I don't know whether that is true or not, but the fan publishing, fan art, fanfic, fanzine industry was vital to the survival and popularization of Star Trek between 1968 and 1980. What did you have during that time, an animated series of 22 episodes, some novelizations by Blish and Foster, a novel or two, that was it, the franchise was producing practically nothing. It was an elaborate fan culture that sustained Star Trek for a dozen years. Without that sustenance, the succeeding four television series, thousands of episodes, documentaries, handful of movies, and reams and reams of fiction and nonfiction books would not exist.

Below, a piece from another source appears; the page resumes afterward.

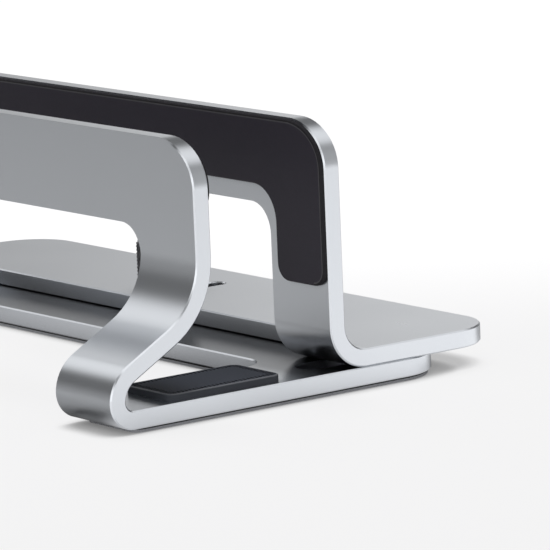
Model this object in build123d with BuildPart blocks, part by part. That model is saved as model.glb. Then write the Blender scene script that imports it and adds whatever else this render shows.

Star Wars fans contribution is harder to measure. But in the case of Babylon 5, Straczynski from day one recognized the importance of fans and what they could do for his show, and he courted them from the begginning. Before B5's pilot even premiered, he was trying to build a movement among fans. Straczynski treated fan support as essential to building an audience for his show, he encouraged fan clubs, websites and all that entailed. Fan support may or may not have gotten his pilot commissioned as a series after a lengthy delay, it may or may not have helped him make the jump and get his fifth season. But the bottom line is that after B5 had finished his run, Straczynski boasted publicly that his show had over 300 fan run web sites on the internet. And to be fair, this probably helped to publicise and promote his show, which probably actually helped him to make his money and achieve his visions.

Recently, Paramount, Lucasfilms and Fox have been at the forefront of shutting down fans. Each of these companies have gone after people maintaining Star Wars, X-Files and Star Trek sites and with either legal threats or legal action are shutting or attempting to shut all the unauthorized sites down. Paramount has gone after publishers and writers selling unauthorized Star Trek nonfic books. They are literally declaring war on many of the activities of the fan community and saying that nothing should be done or should happen that they have not specifically authorized. Why are they doing this? Partly, its to protect their trademarks. Partly its a commercial theory. They feel that if there are a hundred unauthorized X-Files websites, that takes a lot of people away from the official site. If there was only one X-Files website out there, everyone would go to that and they'd make more money.

They feel that private fanfiction is unnecessary since the bookstores are full of Star Trek books that you should buy if you want to read. There are videotapes and audiobooks, posters, souvenirs, and products of all sorts that you should be buying from them. They feel that by choking off or driving out fan activity and fan production, excepting only that which they've sanctioned and are making bucks off, then they will make more money.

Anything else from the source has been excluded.